Importantly, the extra body stiffening, hydraulic roof mechanism and roll-over protection hoops behind the rear seats do not really affect the car’s outright performance or balance.
But who cares?
The GTC is the style and type of car you want to be seen in. Just ask Paris Hilton. She’s been photographed enough times in the GT to warrant a stipend from Bentley for free advertising.
Apart from Hollywood-types, the GTC is also destined to be a hit in Australia. So far, 74 Aussies have ordered one.
Apart from the visual "bling", you get an awful lot in the GTC. It is a craftsman-built car with all the standard features comeasurate with its price.

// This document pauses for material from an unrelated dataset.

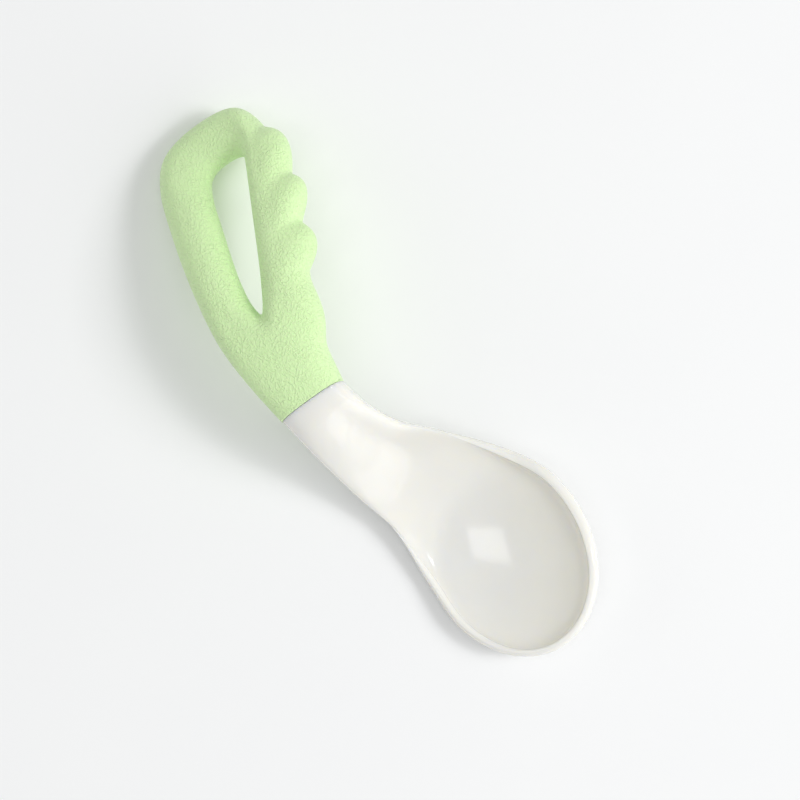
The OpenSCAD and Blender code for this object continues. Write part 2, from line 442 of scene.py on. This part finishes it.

We particularly like the wood veneers and leather, as well as the roof, which has three-layers, is acoustically damped and has a thick "sandwich" insulating layer to keep temperature extremes at bay.
Given the cabin’s opulence, there is enough wood and leather inside to upset the Greens and the trim, from the aluminium air-vent bezels to the carpets and seatbelts, feel as though they’ve been hand-picked for the car.
The front-seat passengers sit low and deep in this environment. The driving position is good and as you would expect, the ergonomics are spot on.
Despite its smaller boot, the GTC there is enough room for two golf clubs and the boot has a load-through facility for skis.
Bentley engineers had to re-engineer the car’s rear air-suspension units to allow for the folding roof mechanism in the boot, but owners won’t be too fussed with complaining about a lack of luggage room.
Most Bentley owners already own more than one car and we’d suggest their garages would already have something that could carry something as mundane as luggage.
Physically, the GTC is 9mm higher than the GT but sits on the same 2745mm wheelbase and is the same width and length at 1916mm and 4804mm respectively.
Predictably, the GTC’s interior is as lavish as you could expect of a car with a six-figure entry price. The seats are sumptuous for two adults but rear-seat room is strictly for children.
And that’s probably really the only criticism of this uber-coupe. It’s just a two-seater – but what a two-seater.